A New Hampshire construction worker recently filed a complaint with the Occupational Safety and Health Administration (OSHA) claiming he and other workers were exposed to asbestos and mercury at Eversource’s Schiller Station.
Deputy Regional Director of the U.S. Labor Department’s Office of Public Affairs Joanna P. Hawkins confirmed OSHA received the complaint concerning the power plant station work.
The worker is employed by Manafort Brothers, Inc. where he said, “employees are not adequately protected while removing materials containing asbestos and mercury.” A letter from OSHA to Manafort Brothers stated they “received a notice of a safety and/or health hazard at your worksite at 400 Gosling Road, Portsmouth.”
The letter continues, “We have not determined whether the hazards, as alleged, exist at your workplace and we do not intend to conduct an inspection at this time. However, since allegation of violation and/or health hazards have been made, we request that you immediately investigate the alleged conditions and make any necessary corrections or modifications.”

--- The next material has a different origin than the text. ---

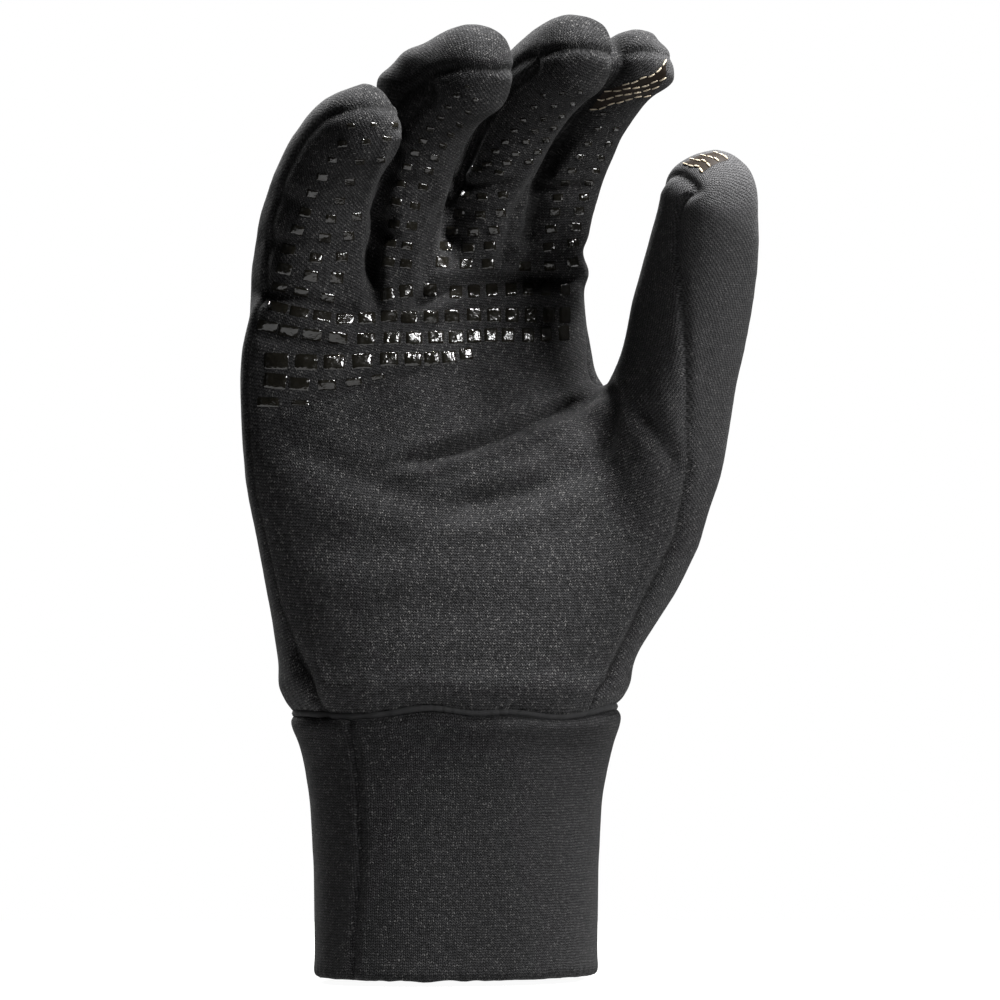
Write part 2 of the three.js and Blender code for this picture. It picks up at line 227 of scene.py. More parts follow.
# A knit rounds every edge of the cut pieces over, so the skin is evened out and then let out again to the
# size of the pieces.
evening_rounds, regain_rounds = 40, 60
pairs = links(skin.data)
cut_shape = coords(skin.data)
rim = cut_shape[:, 2] < wrist + 1e-5
soft = smoothed(cut_shape, pairs, evening_rounds, (~rim).astype(float))
set_coords(skin.data, soft)
away = normals(skin.data)
lost = ((cut_shape - soft) * away).sum(1)
lost = smoothed(lost, pairs, regain_rounds)
set_coords(skin.data, soft + away * lost[:, None])
skin.data.polygons.foreach_set("use_smooth", np.ones(len(skin.data.polygons), bool))

# The folds that the palm shows: each is a line across the picture, in pixels, with its depth and width in
# millimetres, and how much of the depth it starts with. A negative depth is a ridge.
def seen_at(places):
    """Where places show in the picture, in pixels."""
    nearer = distance / (distance + places[:, 1])
    return np.stack([
        500 + (places[:, 0] - view_centre.x) * nearer / pixel,
        500 - (places[:, 2] - view_centre.z) * nearer / pixel,
    ], 1)


def along_line(shown, line):
    """Each place's distance in pixels from a line of points, and how far along the line it lies, from 0 to 1."""
    line = np.array(line, float)
    steps = np.diff(line, axis=0)
    lengths = np.linalg.norm(steps, axis=1)
    start = np.concatenate([[0], np.cumsum(lengths)])[:-1] / lengths.sum()
    best = np.full(len(shown), 1e9)
    where = np.zeros(len(shown))
    for corner, step, length, begin in zip(line[:-1], steps, lengths, start):
        share = np.clip(((shown - corner) @ step) / length ** 2, 0, 1)
        away = np.linalg.norm(shown - corner - share[:, None] * step, axis=1)
        closer = away < best
        best[closer] = away[closer]
        where[closer] = begin + share[closer] * length / lengths.sum()
    return best, where


# The hand in the glove fills it unevenly: a knuckle, the base of a finger or the thumb bears out here and
# there. Each is a centre, a push and a radius in pixels, and the least pixel across that takes part.
fullness = [
    ((385, 80), (-13, -7), 22, 0),
    ((410, 56), (-6, -4), 16, 0),
    ((588, 273), (6, 0), 12, 500),
    ((583, 250), (-3, 0), 9, 500),
    ((612, 350), (6, 0), 38, 599),
    ((758, 205), (-5, 0), 34, 700),
    ((735, 460), (5, 0), 60, 680),
    ((668, 36), (-6, 2), 12, 640),
    ((664, 78), (6, 2), 12, 640),
]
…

Asbestos exposure can lead to mesothelioma, a deadly cancer. The EPA notes, “In general, the greater the exposure to asbestos, the greater the chance of developing harmful health effects.”
According to Manager of Media Relations for Eversource Martin Murray, the company “engaged Manafort Brothers, Inc. to dismantle retired equipment that had been in place at Schiller Station.”

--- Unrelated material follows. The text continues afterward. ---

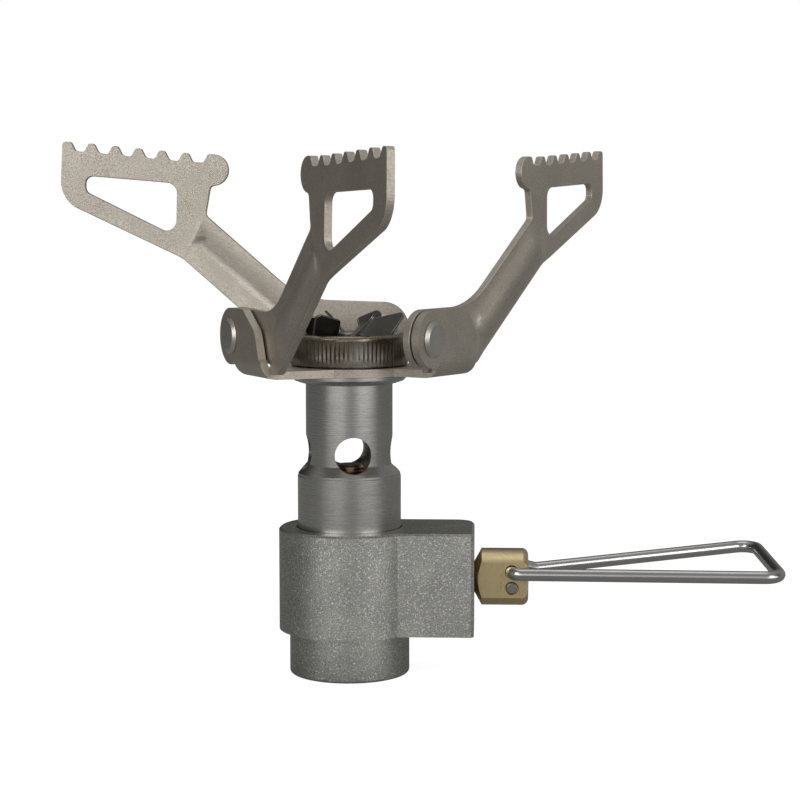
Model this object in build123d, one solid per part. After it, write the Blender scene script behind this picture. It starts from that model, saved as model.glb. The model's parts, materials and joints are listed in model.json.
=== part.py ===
from build123d import *
import math
import os

# Canister-top micro gas stove. Millimetres, +Z up, +X towards the flame control,
# origin at the centre of the base collar's bottom face.

# ---- valve body ----
collar_radius = 9.5
collar_height = 7.1
body_radius = 11.15
body_top = 23.3
block_end_x = 19.8
block_half_width = 7.8
socket_radius = 5.556
socket_depth = 7.0
seat_pocket_radius = 5.25
seat_pocket_top = 8.8
chamber_radius = 3.2
chamber_top = 12.6
sleeve_seat_z = 20.3
sleeve_seat_radius = 8.35
post_radius = 6.3
post_top = 26.5
jet_thread_radius = 2.4

# ---- mixing tube ----
sleeve_radius = 8.16
sleeve_top = 31.6
tube_radius = 6.84
tube_bore = 6.0
tube_cone_top = 33.4
flange_radius = 9.0
flange_bottom = 46.9
tube_top = 47.65
air_hole_radius = 2.85
air_hole_z = 35.2
air_hole_azimuths = (-80.5, 9.5, 99.5, 189.5)

# ---- support plate, ears and pot supports ----
# Each arm plane has its own axes: s outward along the arm, h up, and t the distance
# of the plane from the stove's axis.
sheet = 1.2
plate_bottom = tube_top
plate_top = plate_bottom + sheet
plate_radius = 10.5
plate_bore = 5.95
leg_near = -2.5
leg_far = 8.3
ear_outer = 18.43
ear_inner = ear_outer - sheet
bend_outer = 2.7
bend_inner = bend_outer - sheet
bend_line = plate_bottom + bend_outer
pivot_s = -3.95
pivot_h = 53.7
ear_lobe_radius = 4.4
root_lobe_radius = 4.45
root_outer = 16.86
root_inner = root_outer - sheet
head_outer = 18.26
beam_angle = math.radians(39.2)
crank_start = 42.0
crank_end = 66.0
beam_top_offset = 39.03
beam_low_corner = (29.6, 64.26)
foot_side = 8.55
foot_bottom = 49.13
underside = 50.5
rib_offset = 34.8
rib_start = 44.75
rib_end = 62.5
rib_base_half = 2.35
rib_crest_half = 1.45
rib_rise = 0.5
groove_mouth_half = 1.75
groove_floor_half = 0.75
arm_turns = {"left": 178.8, "front": 298.8, "right": 58.8}
arm_lifts = {"left": 1.7, "front": -2.1, "right": 0.4}
washer_inner = 16.88
washer_outer = 17.21
washer_radius = 3.6
rivet_shank = 1.5
rivet_head_radius = 2.85
rivet_head_rise = 0.66
rivet_crown_radius = 2.3

# ---- burner ----
ring_radius = 9.25
ring_bottom = plate_top + 0.15
ring_top = 53.9
ring_edge = 0.35
ring_wall = 1.9
cup_radius = 8.2
cup_wall = 0.7
cup_top = 52.9
spigot_radius = 5.9
spigot_bore = 5.1
spigot_bottom = 44.2
cup_floor = 49.75
screen_z = 52.2
screen_thickness = 0.6
screen_holes = ((6, 2.6, 0.45), (12, 4.2, 0.5), (18, 6.0, 0.55))
spreader_z = 53.2
spreader_sheet = 0.35
vane_count = 6
vane_tilt = 50.0
vane_turn = -20.0
vane_outline = ((2.2, 0.0), (6.9, 0.0), (8.6, 5.3), (3.2, 3.6))
vane_limit = 9.4
spreader_rivet_shank = 1.05

# ---- flame control ----
spindle_z = 15.4
head_radius = 4.5
head_flat = 3.5
head_start = 19.8
head_end = 28.3
stem_radius = 2.4
cross_hole_x = 25.7
cross_hole_rise = 1.3
wire_radius = 1.0
wire_hole_radius = 1.08


def turned(points):
    """A solid of revolution from (radius, height) points."""
    outline = Polyline(*[(r, 0, z) for r, z in points], close=True)
    return revolve(make_face(outline), Axis.Z)


def turned_x(points):
    """A solid of revolution about the spindle line from (x, radius) points."""
    outline = Polyline(*[(x, 0, spindle_z + r) for x, r in points], close=True)
    line = Axis((0, 0, spindle_z), (1, 0, 0))
    return revolve(make_face(outline), line)


def rod(radius, start, end):
    """A round bar between two points."""
    start = Vector(*start)
    end = Vector(*end)
    along = end - start
    plane = Plane(origin=start, z_dir=along)
    return extrude(plane * Circle(radius), along.length)


def ring(major, minor, centre, direction):
    """A round-section ring."""
    return Plane(origin=centre, z_dir=direction) * Torus(major, minor)


def one(shape):
    """The largest solid of a shape, as one piece."""
    return max(shape.solids(), key=lambda piece: piece.volume)


def build_valve_body():
    """Collar, drum and side block in one, with the socket and the gas ways inside."""
    collar = Pos(0, 0, 0) * Cylinder(
        collar_radius, collar_height, align=(Align.CENTER, Align.CENTER, Align.MIN)
    )
    collar = fillet(collar.edges().group_by(Axis.Z)[0], 0.5)
    drum = Pos(0, 0, collar_height) * Cylinder(
        body_radius, body_top - collar_height, align=(Align.CENTER, Align.CENTER, Align.MIN)
    )
    block = Pos(0, 0, collar_height) * Box(
        block_end_x,
        2 * block_half_width,
        body_top - collar_height,
        align=(Align.MIN, Align.CENTER, Align.MIN),
    )
    uprights = block.edges().filter_by(Axis.Z).group_by(Axis.X)[-1].sort_by(Axis.Y)
    block = fillet(uprights[-1], 3.0)
    uprights = block.edges().filter_by(Axis.Z).group_by(Axis.X)[-1].sort_by(Axis.Y)
    block = chamfer(uprights[0], 0.5)
    body = collar + drum + block
    rims = body.edges().group_by(Axis.Z)[-1]
    body = chamfer(rims, 0.35)
    post = Pos(0, 0, sleeve_seat_z) * Cylinder(
        post_radius, post_top - sleeve_seat_z, align=(Align.CENTER, Align.CENTER, Align.MIN)
    )
    seat = Pos(0, 0, sleeve_seat_z) * Cylinder(
        sleeve_seat_radius, 5.0, align=(Align.CENTER, Align.CENTER, Align.MIN)
    )
    body = body - seat + post
    socket = turned(
        [
            (0, -1),
            (socket_radius + 0.9, -1),
            (socket_radius + 0.6, 0),
            (socket_radius, 0.6),
            (socket_radius, socket_depth),
            (seat_pocket_radius, socket_depth),
            (seat_pocket_radius, seat_pocket_top),
            (chamber_radius, seat_pocket_top),
            (chamber_radius, chamber_top),
            (0, chamber_top),
        ]
    )
    inlet = rod(0.9, (0, 0, chamber_top - 0.5), (0, 0, spindle_z))
    needle_way = turned_x(
        [
            (-1.0, 0),
            (-1.0, 0.85),
            (3.5, 0.85),
            (3.5, 2.0),
            (8.0, 2.0),
            (8.0, stem_radius + 0.05),
            (17.5, stem_radius + 0.05),
            (17.5, 3.05),
            (18.4, 3.05),
            (18.4, stem_radius + 0.05),
            (block_end_x + 1, stem_radius + 0.05),
            (block_end_x + 1, 0),
        ]
    )
    outlet = rod(0.8, (5.6, 0, spindle_z + 1.0), (0.9, 0, 21.2))
    jet_bore = turned(
        [(0, 20.6), (jet_thread_radius, 20.6), (jet_thread_radius, post_top + 1), (0, post_top + 1)]
    )
    body = body - socket - inlet - needle_way - outlet - jet_bore
    return one(body)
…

“This project is related to the process of selling its generating facilities, and has been approved and authorized by the N.H. Public Utilities Commission,” reads Murray’s statement.

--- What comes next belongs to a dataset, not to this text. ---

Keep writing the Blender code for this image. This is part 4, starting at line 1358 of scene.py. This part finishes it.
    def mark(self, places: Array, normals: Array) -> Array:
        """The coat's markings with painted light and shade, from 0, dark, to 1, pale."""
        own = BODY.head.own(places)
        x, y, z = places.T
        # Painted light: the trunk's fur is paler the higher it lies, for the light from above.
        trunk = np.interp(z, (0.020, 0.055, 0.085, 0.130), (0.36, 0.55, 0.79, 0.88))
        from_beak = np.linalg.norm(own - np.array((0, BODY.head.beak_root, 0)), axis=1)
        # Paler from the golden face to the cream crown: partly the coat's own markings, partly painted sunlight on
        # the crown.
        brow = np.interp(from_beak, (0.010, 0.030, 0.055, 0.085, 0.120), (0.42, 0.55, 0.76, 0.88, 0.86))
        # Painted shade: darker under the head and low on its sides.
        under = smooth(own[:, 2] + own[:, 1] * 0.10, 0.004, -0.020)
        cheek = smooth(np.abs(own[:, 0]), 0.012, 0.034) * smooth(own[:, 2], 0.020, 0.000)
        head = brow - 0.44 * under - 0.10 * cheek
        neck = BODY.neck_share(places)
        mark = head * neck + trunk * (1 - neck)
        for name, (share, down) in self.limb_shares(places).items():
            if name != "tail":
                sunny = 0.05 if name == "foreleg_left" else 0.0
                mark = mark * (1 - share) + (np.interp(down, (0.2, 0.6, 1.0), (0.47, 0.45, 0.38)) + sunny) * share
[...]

The statement continues, “The work was taking place within a sealed, contained zone. Eversource was made aware by Manafort that OSHA received an anonymous complaint regarding the potential of mercury and asbestos exposure, and that one of Manafort’s employees had also voiced concerns.”
Immediately following the notification of the complaint, Manafort supposedly halted work and hired more health and safety experts and consultants to review working conditions and take action.
Work will not begin again at the station in Portsmouth “until all data is received and analyzed by the experts and any and all issues are fully addressed.”